Bird in Hand Coffee & Books
11 East 33rd Street, Baltimore, MD 21218
Monday, January 27th, 2025
6:30 pm - 8:00 pm

You’re invited to the first 2025 event of Humanities in the Village, an event series in partnership with the Alexander Grass Humanities Institute at Johns Hopkins University, which aims to make scholarship publicly accessible.

January’s event features Jennifer Stager and Leila Easa, co-authors of Public Feminism in Times of Crisis: From Sappho’s Fragments to Viral Hashtags. This volume examines the public practice of feminism in the age of social media from a moment of acute crisis: the Trump years and the Covid-19 pandemic.

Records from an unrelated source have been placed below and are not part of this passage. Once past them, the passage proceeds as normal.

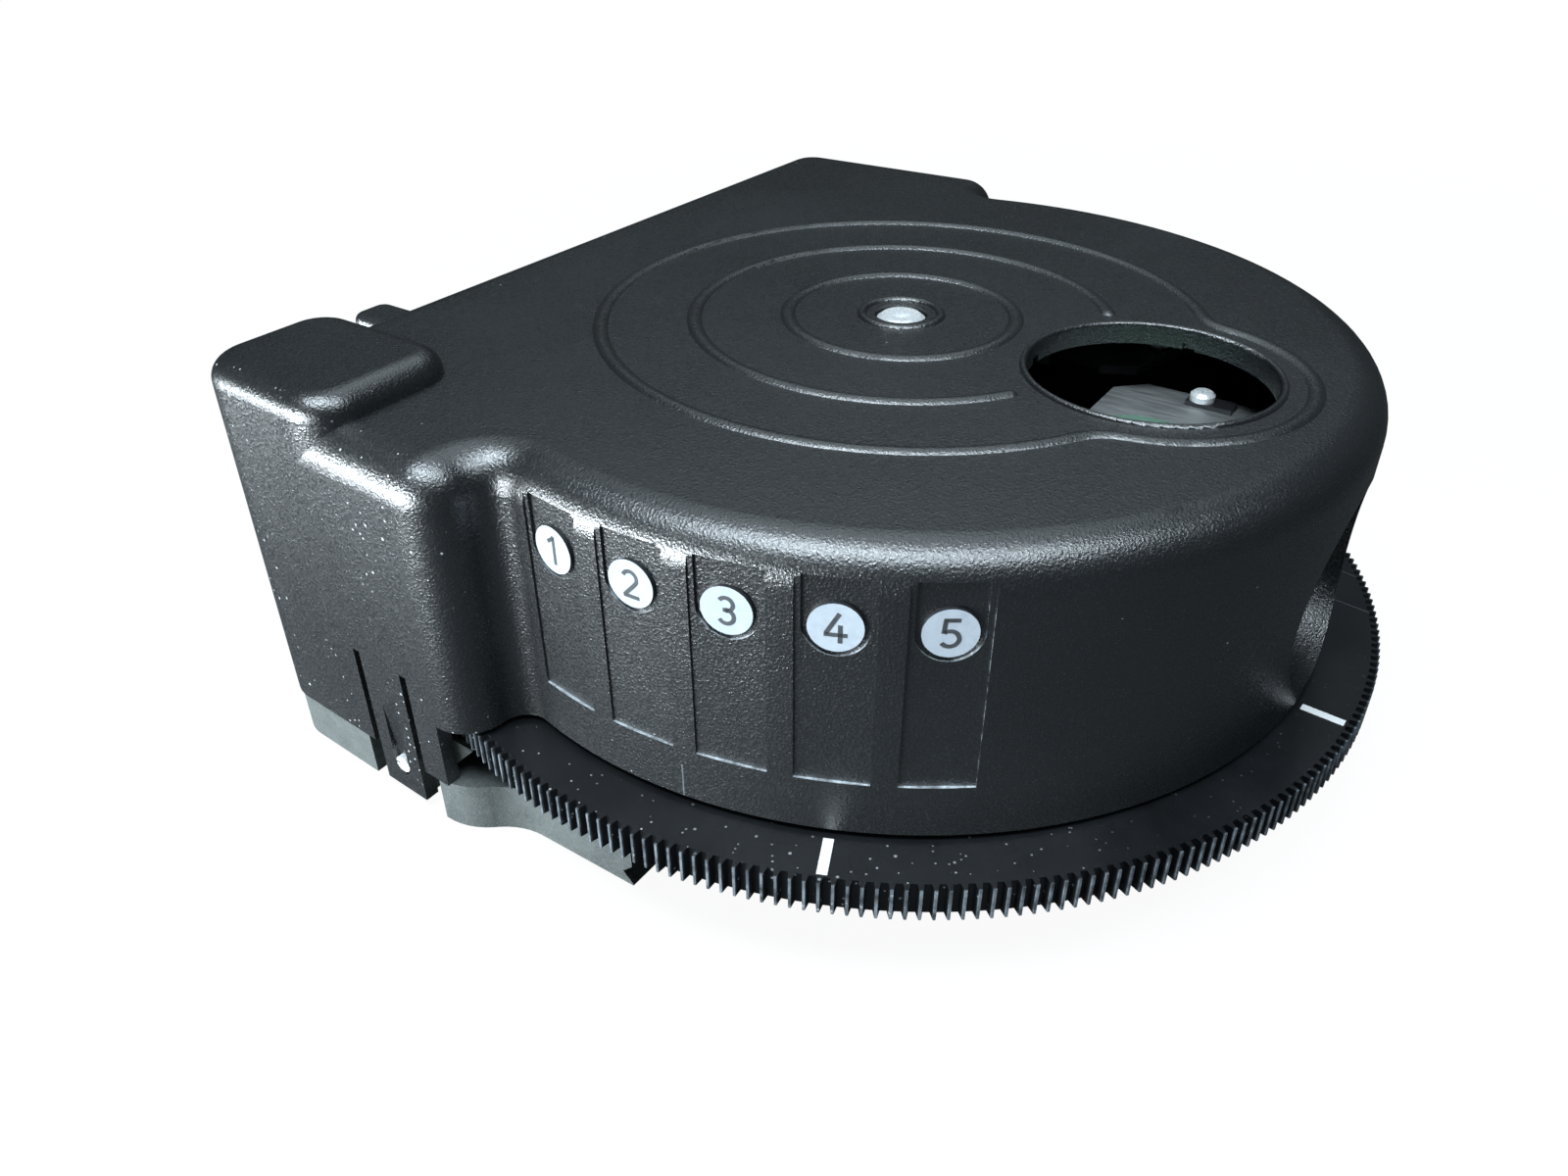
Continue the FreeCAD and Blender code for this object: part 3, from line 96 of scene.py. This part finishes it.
class Shader:
    """A node material with a few calls for the nodes that every finish here is made of."""

    def __init__(self, name):
        self.material = bpy.data.materials.new(name)
        self.material.use_nodes = True
        self.tree = self.material.node_tree
        self.base = self.tree.nodes["Principled BSDF"]
        self.place = self.node("ShaderNodeTexCoord").outputs["Object"]

    def node(self, kind, **settings):
        made = self.tree.nodes.new(kind)
        for key, value in settings.items():
            setattr(made, key, value)
        return made

    def link(self, source, target):
        self.tree.links.new(source, target)

    def feed(self, target, value):
        """Links an output to the target, or sets the target to a plain value."""
        if isinstance(value, bpy.types.NodeSocket):
            self.link(value, target)
        else:
            target.default_value = value

    def stretched(self, x, y, z):
        """Object coordinates multiplied along each axis."""
        made = self.node("ShaderNodeMapping")
        self.link(self.place, made.inputs["Vector"])
        made.inputs["Scale"].default_value = (x, y, z)
        return made.outputs["Vector"]

    def noise(self, scale, detail=2.0, rough=0.5, place=None):
        """Cloudy noise from 0 to 1 with scale swells to a metre."""
        made = self.node("ShaderNodeTexNoise")
        self.link(place or self.place, made.inputs["Vector"])
        made.inputs["Scale"].default_value = scale
        made.inputs["Detail"].default_value = detail
        made.inputs["Roughness"].default_value = rough
        return made.outputs["Fac"]

    def cells(self, scale, place=None):
        """Voronoi cells: the distance to the nearest seed, and each cell's own colour."""
        made = self.node("ShaderNodeTexVoronoi")
        self.link(place or self.place, made.inputs["Vector"])
        made.inputs["Scale"].default_value = scale
        return made.outputs["Distance"], made.outputs["Color"]

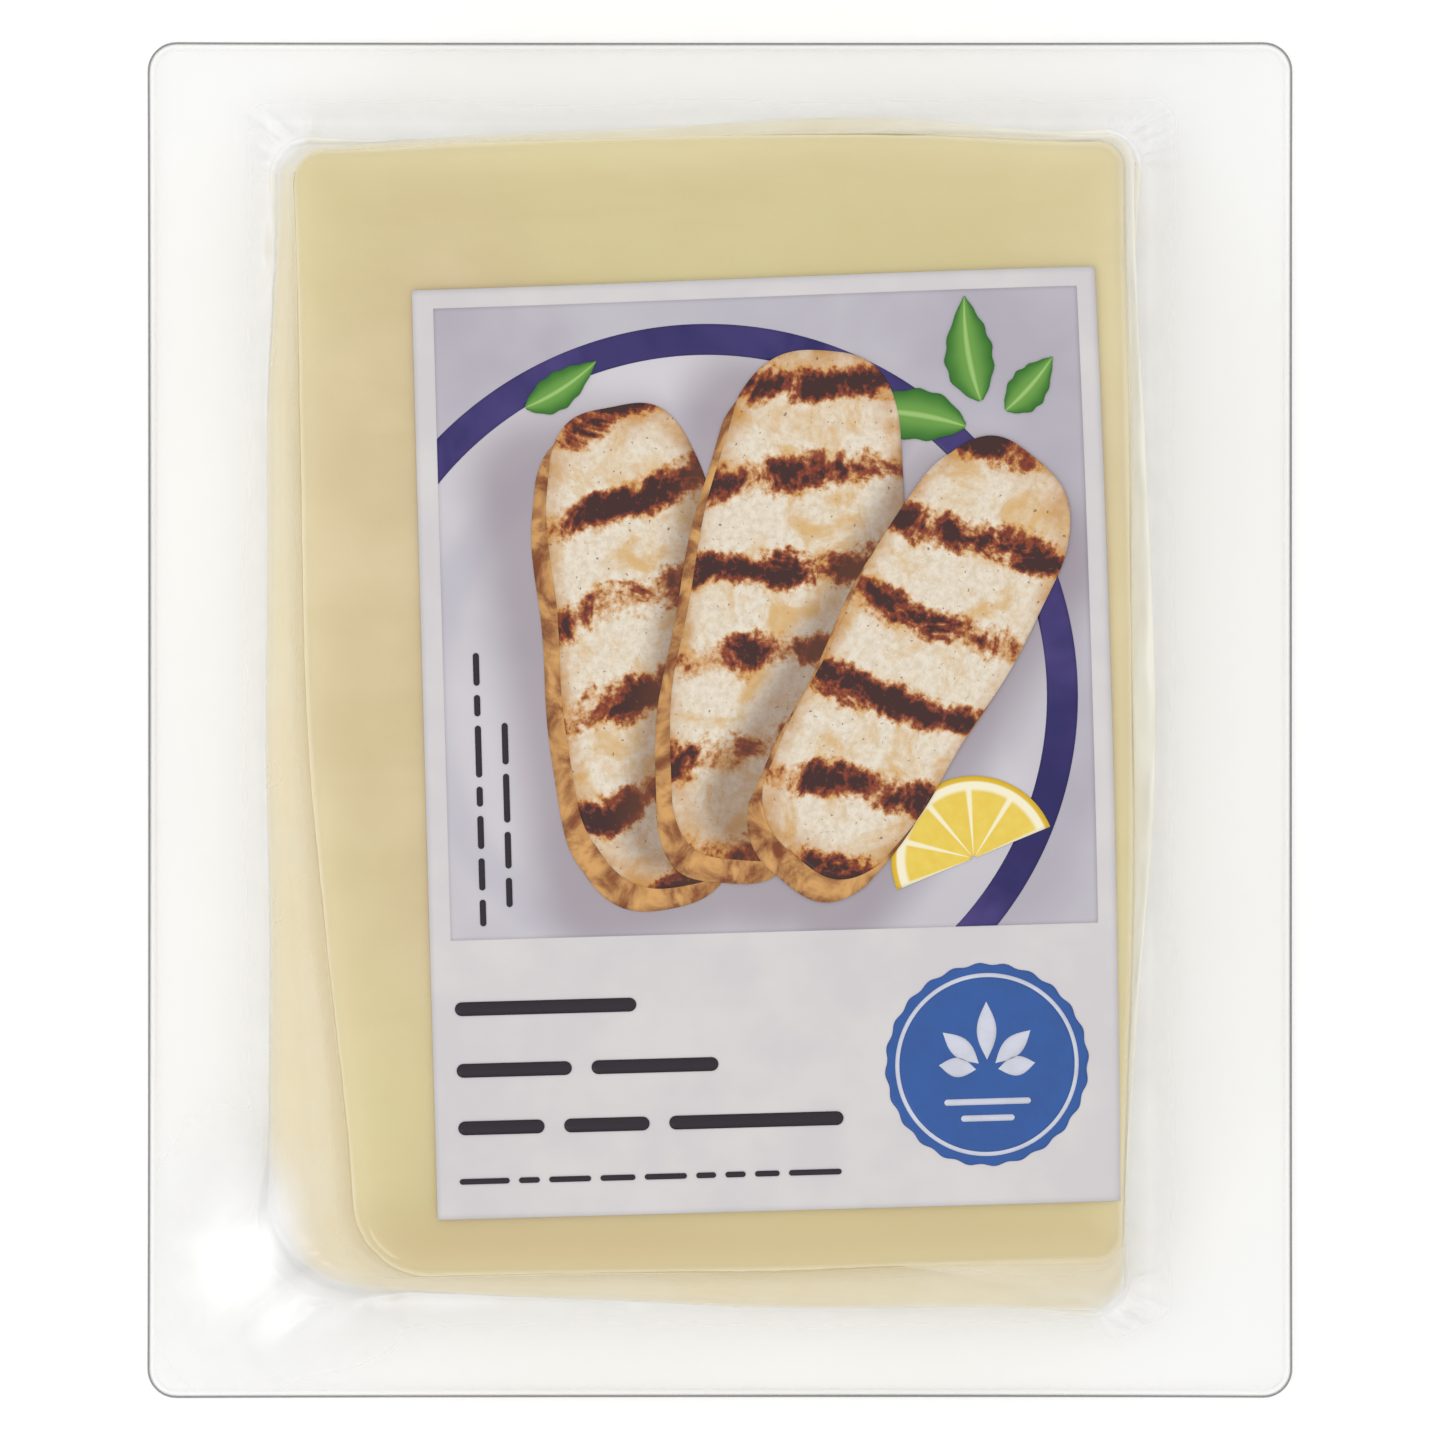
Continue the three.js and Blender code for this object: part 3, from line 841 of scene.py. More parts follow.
# How far off its slice each of these lies: its side, and its shade on the plate and on the slice below.
# A shade has rounded corners and fades out over its spread.
SLICE_SIDE = (-1.5, -2.2)
PLATE_SHADE, PLATE_SHADE_SPREAD = (-2.6, -3.4), 5.5
SLICE_SHADE, SLICE_SHADE_SPREAD = (-1.8, -0.6), 3.0
SHADE_CORNER = 4

# Half a slice of lemon, and how many segments it shows
LEMON = dict(middle=(19.5, -11.5), lean=21, radius=8.0)
LEMON_SEGMENTS = 5.0

# The leaves: where each one's stalk is, its lean in degrees, and how far its midrib bends
LEAVES = [
    dict(base=(20.0, 30.2), lean=160, length=11.5, width=5.0, bend=0.2),
    dict(base=(21.6, 32.6), lean=108, length=10.0, width=4.8, bend=-0.2),
    dict(base=(24.0, 31.6), lean=38, length=6.8, width=3.8, bend=0.15),
    dict(base=(-22.5, 33.5), lean=20, length=8.0, width=3.6, bend=0.2),
]

# Where a leaf's width is taken at its two ends, which are blunt by that much
LEAF_ENDS = (0.01, 0.99)

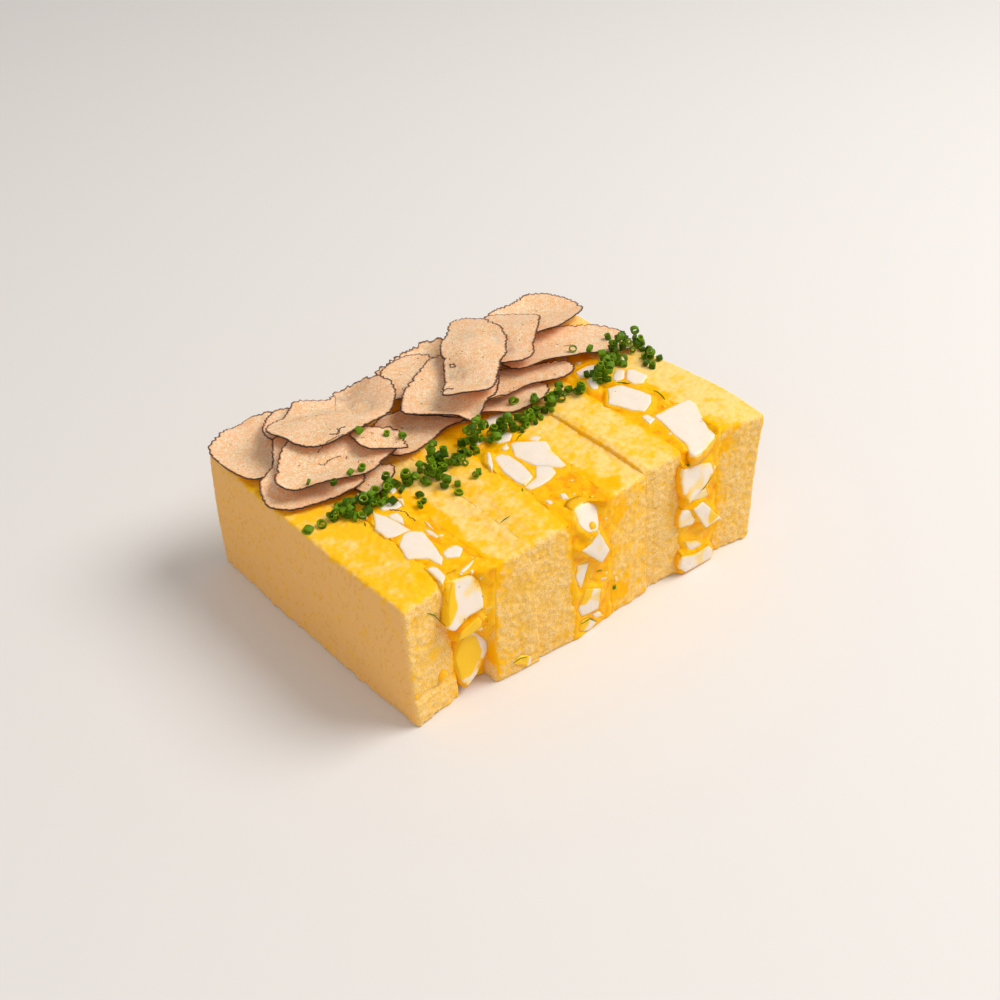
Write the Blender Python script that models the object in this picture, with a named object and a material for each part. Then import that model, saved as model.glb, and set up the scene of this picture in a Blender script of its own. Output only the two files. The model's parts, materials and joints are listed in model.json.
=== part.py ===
# An egg salad sandwich: three pairs of crustless milk-bread slices, each pair with chunky egg salad
# between, pushed together into one block, with shaved truffle laid over the back half.
# The slices stand on edge. X runs across them, Y along them, and the cut front ends face -Y.
# Lengths below are in millimetres; the meshes are made in metres, +Z up.

import math

import bmesh
import bpy
import numpy as np
from mathutils import Vector
from mathutils.bvhtree import BVHTree

MM = 0.001

# Bread: half of a square slice 100 mm wide, standing on its long cut
SLICE_LENGTH = 100.0
BLOCK_LEFT = -68.0            # foot of the first slice's outer face
BACK_DROP = 1.3               # how much lower the block is at the back
BLOCK_HEIGHT = 46.0           # on average
BREAD_ROUND = 1.5             # radius of the soft edges
BREAD_STEPS = (2, 8, 3)       # grid steps between the rounded edges, along x, y and z

# One row for each slice: thickness at the foot and at the top, how far the left face leans at the
# front, height, how far the front end is pushed in at its left and right edges, and how far its foot
# stands out below each of those edges
SLICES = {
    "bread_1": (17.5, 16.5, -2.0, 43.5, 0.6, 4.2, 0.7, 2.4),
    "bread_2": (15.5, 13.0, 0.2, 43.5, 0.3, -0.5, 1.6, 1.6),
    "bread_3": (15.1, 14.9, -2.3, 45.0, -0.5, -1.3, 0.6, 1.4),
    "bread_4": (15.7, 15.5, -2.5, 46.5, -0.7, 0.9, 1.0, 2.0),
    "bread_5": (15.4, 15.6, -2.7, 48.0, 0.9, -0.4, 0.0, 0.3),
    "bread_6": (16.5, 19.5, -3.0, 49.5, -0.5, -2.7, 0.2, 0.8),
}
SEAM = 0.4                    # between two sandwiches that are pushed together
OUTER_SPLAY = 2.7             # how far the first slice's outer face turns out at the back
OUTER_BOW = 0.9               # and how far it bulges halfway along

# Slow waves that all the block shares: how high, and how long in each direction
WAVE = 0.5
SWAY_LENGTHS = (94.0, 88.0)   # of x, along y and z
END_LENGTHS = (57.0, 75.0)    # of y, along x and z
TOP_LENGTHS = (41.0, 75.0)    # of z, along x and y
WAVE_STARTS = (0.7, 0.4)      # their phases at the origin

# Egg salad: its width at the foot, and the gap that it keeps to the bread
FILLING_GAP = 0.35
FILLING_ROUND = 1.6
FILLING_STEPS = (3, 15, 5)
END_SWELL = 0.7               # how far it stands out of the front and back ends, before its lumps
TOP_SWELL = 0.5
SPILL_SLOPE = 0.6             # how fast it spreads sideways once it is clear of the bread
SPILL_MOST = 3.0

TUCK_HEIGHT = 11.0            # up to here the foot of the front end may be drawn in,
TUCK_REACH = 20.0             # and over this length along the slices

# Lumps of egg: x, then y on the top or z on an end, half width, half length, and how far it stands out
LUMP_FLAT = 0.5               # share of a lump that is flat, and where its sides end
LUMP_END = 1.2
FILLINGS = {
    "filling_1": {
        "between": ("bread_1", "bread_2"), "width": 10.5, "tuck": 4.5,
        "top": ((-51.5, -18, 4, 7.5, 1.4), (-50.5, -33, 5, 8, 1.6), (-46, -12, 3, 3, 1.0),
                (-50, -47, 6, 5, 1.8)),
        "front": ((-51, 40, 5.5, 8.5, 2.8), (-50, 27, 5, 4, 1.8), (-50, 16, 6, 7, 2.4)),
    },
    "filling_2": {
        "between": ("bread_3", "bread_4"), "width": 15.0, "tuck": 0.0,
        "top": ((-1, -20, 5, 9, 2.0), (-7, -21, 3, 8, 1.4), (-2, -30, 3, 3, 1.0), (-9, -10, 3, 5, 1.0),
                (-7, -47, 5, 5, 2.0)),
        "front": ((-7, 44, 5, 7, 2.0), (-3, 31, 5.5, 6, 2.8), (-4, 11, 5, 6.5, 2.0), (-2, 2, 5, 3, 1.6)),
    },
    "filling_3": {
        "between": ("bread_5", "bread_6"), "width": 14.5, "tuck": 0.0,
        "top": ((42, -19, 6, 8, 1.8), (43, 2, 5, 4, 1.0), (42, -43, 8, 10, 2.8)),
        "front": ((40, 35, 7, 8, 2.8), (38, 21, 4, 4, 1.4), (46, 20, 5, 6, 2.0), (44, 5, 7, 6, 2.4)),
    },
}

# The back end has lumps like those at the front: their number, size and greatest rise, then the
# ranges, as shares, of their places up the end and across it, and of their rises
HIDDEN_LUMPS = 4
HIDDEN_LUMP_SIZE = 5.5
HIDDEN_LUMP_RISE = 2.2
HIDDEN_UP = (0.15, 0.9)
HIDDEN_ACROSS = (0.25, 0.75)
HIDDEN_RISES = (0.6, 1.0)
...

But Easa and Stager also locate the foundations of public feminism in history, journeying through broad swatches of time looking for connections between the centuries through art and literature and culture.

It’s a book of great breadth and depth, and we’re glad that Dora Malech, Professor in The Writing Seminars at Johns Hopkins University, will join the authors in conversation.

Audience Q&A after the reading—all are welcome! And while you’re there, pick up some recommended titles from Bird in Hand, and enjoy the offerings of nighttime beverages.

Preorder Public Feminism in Times of Crisis Here!

RSVP Here!

Leila Easa is professor in the English department at City College of San Francisco.

Jennifer Stager is assistant professor of history of art at Johns Hopkins University and author of Seeing Color in Classical Art: Theories, Practice, and Reception from Antiquity to the Present.

Dora Malech’s most recent book of poetry is Flourish, published by Carnegie Mellon University Press, which will publish her next book of poetry, Trying × Trying, in 2025. Her poems have appeared in numerous publications, including The New Yorker, Poetry, Poetry London, and The Best American Poetry, and her honors include an Amy Clampitt Residency Award, a Ruth Lilly Poetry Fellowship, and a Writing Residency Fellowship from the Civitella Ranieri Foundation. She lives in Baltimore, where she is a professor in Writing Seminars at Johns Hopkins University and the editor in chief of The Hopkins Review.